I did learn something about myself today though: I’m very feisty. I’m sure those people on the bus didn’t expect a little looking girl like me to kick up such a fuss. I think that’s my strong point. And I promise you, if he hadn’t been so civilised as to tell me to wait to get to the end of the route to take my details I would’ve thrown a bloody tantrum and wrecked havoc in that fucking bus. I will not take bullshit from anyone, especially since I put with so much crap in my personal life. So, instead of a meal out, I went for a hot chocolate at Costa, tried to read, I couldn’t. I was just feeling awful. After the hot chocolate,  I went to get some ingredients for pancakes and a bottle of vodka, which I’m downing right now as I type this. What a lovely day that was, eh?

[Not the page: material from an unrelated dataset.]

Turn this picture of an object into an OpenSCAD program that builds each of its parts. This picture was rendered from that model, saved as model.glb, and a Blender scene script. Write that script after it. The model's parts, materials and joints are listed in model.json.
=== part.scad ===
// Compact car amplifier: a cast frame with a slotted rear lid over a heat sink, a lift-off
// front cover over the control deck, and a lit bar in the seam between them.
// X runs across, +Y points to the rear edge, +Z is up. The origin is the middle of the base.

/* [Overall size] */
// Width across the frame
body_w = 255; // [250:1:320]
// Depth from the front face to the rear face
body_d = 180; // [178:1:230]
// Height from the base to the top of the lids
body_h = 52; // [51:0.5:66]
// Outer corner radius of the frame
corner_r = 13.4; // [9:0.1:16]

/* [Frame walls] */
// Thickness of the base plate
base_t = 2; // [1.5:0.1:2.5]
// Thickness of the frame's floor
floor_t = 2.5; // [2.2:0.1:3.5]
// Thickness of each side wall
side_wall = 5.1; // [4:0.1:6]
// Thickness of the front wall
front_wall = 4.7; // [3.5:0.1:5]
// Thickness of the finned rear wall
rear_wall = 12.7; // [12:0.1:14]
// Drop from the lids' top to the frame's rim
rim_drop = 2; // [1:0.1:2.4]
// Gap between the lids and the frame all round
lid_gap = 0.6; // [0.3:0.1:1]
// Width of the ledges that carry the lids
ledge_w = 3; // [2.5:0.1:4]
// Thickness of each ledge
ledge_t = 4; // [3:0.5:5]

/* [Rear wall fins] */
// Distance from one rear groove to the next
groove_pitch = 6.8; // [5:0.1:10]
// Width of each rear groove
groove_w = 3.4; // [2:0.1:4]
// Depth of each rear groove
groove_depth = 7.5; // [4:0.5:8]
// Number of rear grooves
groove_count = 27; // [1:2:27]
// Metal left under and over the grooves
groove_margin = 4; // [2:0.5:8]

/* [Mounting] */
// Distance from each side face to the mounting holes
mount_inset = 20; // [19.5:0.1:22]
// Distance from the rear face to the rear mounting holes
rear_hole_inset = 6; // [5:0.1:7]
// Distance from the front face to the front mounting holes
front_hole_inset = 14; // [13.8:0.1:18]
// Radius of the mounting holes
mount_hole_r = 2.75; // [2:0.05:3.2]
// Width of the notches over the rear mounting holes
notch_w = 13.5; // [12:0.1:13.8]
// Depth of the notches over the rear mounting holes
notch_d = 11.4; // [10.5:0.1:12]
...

Despite all the nastiness I get in my life, I always try to find something good,even if it’s really insignificant, so today the highlight of this crappy day was the skin head I saw while waiting for the bus. He looked like he was fresh out of This Is England. He had a clean-shaven head, red combat-like boots, jeans rolled up to the near the knees, and red suspender like belts hanging from his waist. He bought a  sandwich from a shop, got out and started eating it while throwing out the tomatoes on the road. he didn’t have a care in the world and looked like he could do some mean things to someone but then juxtaposed with this is the fact that he also looked so handsome and harmless. I couldn’t stop looking at him. I could see beneath the tough guy surface that this guy had the potential to be really nice. I concluded that he must be rather ignorant and set in his ways. I thought if maybe he hanged out with a  different crowd and probably went to university e.t.c, he would now be cruising right past me in his expensive car while I stood there waiting for the bus. I smiled.